Task brief: Collect each line of the records containing the string "with".

--- Exercise material ---

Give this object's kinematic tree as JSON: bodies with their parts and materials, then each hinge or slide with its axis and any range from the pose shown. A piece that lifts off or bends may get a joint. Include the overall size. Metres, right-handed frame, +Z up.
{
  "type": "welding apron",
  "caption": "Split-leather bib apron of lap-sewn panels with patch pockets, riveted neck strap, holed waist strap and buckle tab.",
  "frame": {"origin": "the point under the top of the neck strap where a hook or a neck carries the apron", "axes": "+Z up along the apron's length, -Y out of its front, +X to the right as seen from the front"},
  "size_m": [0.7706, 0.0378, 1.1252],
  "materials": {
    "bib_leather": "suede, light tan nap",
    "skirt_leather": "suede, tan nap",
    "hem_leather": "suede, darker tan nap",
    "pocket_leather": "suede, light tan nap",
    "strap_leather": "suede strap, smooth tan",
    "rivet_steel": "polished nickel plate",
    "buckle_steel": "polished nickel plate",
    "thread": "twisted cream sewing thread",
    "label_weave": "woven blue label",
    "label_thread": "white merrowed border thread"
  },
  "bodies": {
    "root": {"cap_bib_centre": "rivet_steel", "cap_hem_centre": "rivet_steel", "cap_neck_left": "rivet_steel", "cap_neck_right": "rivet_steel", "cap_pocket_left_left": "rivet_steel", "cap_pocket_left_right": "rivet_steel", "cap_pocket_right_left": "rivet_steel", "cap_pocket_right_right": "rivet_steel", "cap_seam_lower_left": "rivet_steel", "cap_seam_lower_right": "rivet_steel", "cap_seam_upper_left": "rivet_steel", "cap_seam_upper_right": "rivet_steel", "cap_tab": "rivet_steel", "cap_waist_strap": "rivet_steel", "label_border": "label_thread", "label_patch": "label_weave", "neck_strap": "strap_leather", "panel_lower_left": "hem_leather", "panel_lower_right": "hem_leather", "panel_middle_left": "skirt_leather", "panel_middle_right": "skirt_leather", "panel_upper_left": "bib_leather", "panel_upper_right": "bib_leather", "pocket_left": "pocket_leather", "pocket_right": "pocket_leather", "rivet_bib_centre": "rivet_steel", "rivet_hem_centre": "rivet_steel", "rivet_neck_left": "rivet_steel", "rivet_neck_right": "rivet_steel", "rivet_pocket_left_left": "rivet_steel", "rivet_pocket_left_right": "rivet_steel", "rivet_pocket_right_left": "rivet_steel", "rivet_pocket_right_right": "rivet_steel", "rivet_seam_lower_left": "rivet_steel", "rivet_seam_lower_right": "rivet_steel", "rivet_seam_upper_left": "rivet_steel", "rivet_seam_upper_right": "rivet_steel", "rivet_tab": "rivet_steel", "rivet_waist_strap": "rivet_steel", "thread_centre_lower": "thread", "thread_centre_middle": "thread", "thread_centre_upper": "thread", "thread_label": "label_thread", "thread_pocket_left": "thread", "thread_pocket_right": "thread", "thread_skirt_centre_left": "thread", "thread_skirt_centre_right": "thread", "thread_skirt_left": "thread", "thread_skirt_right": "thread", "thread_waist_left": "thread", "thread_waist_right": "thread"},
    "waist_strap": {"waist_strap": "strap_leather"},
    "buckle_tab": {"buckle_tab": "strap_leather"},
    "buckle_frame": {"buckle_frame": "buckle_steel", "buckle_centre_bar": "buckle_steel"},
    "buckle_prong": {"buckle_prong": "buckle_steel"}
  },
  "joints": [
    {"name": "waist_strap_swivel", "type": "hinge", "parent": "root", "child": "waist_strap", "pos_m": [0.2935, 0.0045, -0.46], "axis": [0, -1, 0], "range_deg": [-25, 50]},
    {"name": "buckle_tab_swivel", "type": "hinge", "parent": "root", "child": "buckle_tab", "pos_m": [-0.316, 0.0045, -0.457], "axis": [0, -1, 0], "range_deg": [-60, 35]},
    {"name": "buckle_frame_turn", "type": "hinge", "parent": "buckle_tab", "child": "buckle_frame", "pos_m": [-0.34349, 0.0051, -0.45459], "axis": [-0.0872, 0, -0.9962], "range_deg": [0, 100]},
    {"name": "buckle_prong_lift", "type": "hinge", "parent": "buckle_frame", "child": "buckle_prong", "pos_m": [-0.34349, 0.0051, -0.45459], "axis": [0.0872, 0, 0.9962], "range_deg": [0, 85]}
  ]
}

---
--- Exercise material ---

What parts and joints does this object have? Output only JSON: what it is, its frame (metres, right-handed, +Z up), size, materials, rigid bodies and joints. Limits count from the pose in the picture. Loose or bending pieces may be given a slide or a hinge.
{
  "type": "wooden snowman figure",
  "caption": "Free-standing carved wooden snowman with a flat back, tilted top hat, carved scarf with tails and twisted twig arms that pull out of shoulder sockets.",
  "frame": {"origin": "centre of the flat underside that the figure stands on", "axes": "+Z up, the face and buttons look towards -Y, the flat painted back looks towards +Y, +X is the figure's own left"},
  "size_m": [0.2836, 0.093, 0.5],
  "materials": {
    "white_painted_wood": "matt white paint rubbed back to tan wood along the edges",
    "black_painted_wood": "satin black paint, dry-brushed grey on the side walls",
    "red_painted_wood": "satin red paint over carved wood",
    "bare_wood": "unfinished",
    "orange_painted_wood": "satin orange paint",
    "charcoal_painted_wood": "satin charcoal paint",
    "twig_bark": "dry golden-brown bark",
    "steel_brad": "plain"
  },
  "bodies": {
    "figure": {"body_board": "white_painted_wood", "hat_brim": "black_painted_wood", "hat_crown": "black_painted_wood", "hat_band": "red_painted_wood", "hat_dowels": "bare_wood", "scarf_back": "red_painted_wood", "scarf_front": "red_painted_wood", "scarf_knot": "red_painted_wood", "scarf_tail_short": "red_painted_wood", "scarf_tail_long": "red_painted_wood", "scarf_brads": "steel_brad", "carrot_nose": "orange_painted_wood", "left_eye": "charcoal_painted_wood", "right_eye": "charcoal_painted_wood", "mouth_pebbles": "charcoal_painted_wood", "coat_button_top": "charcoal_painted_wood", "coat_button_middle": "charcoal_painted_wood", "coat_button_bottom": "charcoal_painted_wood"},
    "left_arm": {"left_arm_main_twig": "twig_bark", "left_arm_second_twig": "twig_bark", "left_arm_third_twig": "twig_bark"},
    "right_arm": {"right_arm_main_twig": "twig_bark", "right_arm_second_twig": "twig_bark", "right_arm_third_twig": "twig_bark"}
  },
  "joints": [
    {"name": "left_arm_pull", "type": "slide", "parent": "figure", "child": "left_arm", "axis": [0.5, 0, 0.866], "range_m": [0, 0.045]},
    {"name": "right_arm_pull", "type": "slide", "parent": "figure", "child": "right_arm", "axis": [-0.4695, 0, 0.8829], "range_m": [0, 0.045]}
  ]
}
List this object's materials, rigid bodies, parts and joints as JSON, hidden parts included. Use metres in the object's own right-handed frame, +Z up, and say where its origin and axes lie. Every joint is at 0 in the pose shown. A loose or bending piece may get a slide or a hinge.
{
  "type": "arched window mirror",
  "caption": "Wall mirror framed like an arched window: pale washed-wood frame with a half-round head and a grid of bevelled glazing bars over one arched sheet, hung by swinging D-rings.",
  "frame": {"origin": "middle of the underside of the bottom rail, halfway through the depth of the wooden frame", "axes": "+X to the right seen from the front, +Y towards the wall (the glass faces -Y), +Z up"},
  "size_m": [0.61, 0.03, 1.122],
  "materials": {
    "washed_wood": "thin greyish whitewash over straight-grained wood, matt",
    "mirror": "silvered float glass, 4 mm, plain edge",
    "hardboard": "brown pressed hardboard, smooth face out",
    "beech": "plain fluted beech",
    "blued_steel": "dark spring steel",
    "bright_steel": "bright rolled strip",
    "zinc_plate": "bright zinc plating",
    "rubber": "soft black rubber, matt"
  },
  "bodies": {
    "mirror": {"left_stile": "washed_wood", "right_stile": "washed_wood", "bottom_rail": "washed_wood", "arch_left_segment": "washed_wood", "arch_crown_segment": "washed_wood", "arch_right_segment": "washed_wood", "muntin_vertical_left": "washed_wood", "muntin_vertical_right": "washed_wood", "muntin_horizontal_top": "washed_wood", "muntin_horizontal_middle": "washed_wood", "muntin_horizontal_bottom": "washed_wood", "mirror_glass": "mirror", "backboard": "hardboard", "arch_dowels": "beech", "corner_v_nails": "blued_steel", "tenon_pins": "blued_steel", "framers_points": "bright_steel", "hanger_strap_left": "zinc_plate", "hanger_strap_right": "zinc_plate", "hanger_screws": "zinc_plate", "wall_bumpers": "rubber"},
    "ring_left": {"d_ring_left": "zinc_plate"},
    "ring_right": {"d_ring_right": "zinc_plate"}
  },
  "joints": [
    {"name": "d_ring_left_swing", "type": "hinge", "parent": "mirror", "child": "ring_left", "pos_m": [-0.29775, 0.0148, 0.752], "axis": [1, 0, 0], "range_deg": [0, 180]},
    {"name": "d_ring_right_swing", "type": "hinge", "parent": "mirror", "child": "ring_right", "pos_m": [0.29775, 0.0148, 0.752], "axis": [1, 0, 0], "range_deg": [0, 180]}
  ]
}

---

Task answer:
Give this object's kinematic tree as JSON: bodies with their parts and materials, then each hinge or slide with its axis and any range from the pose shown. A piece that lifts off or bends may get a joint. Include the overall size. Metres, right-handed frame, +Z up.
  "caption": "Split-leather bib apron of lap-sewn panels with patch pockets, riveted neck strap, holed waist strap and buckle tab.",
  "caption": "Free-standing carved wooden snowman with a flat back, tilted top hat, carved scarf with tails and twisted twig arms that pull out of shoulder sockets.",
  "caption": "Wall mirror framed like an arched window: pale washed-wood frame with a half-round head and a grid of bevelled glazing bars over one arched sheet, hung by swinging D-rings.",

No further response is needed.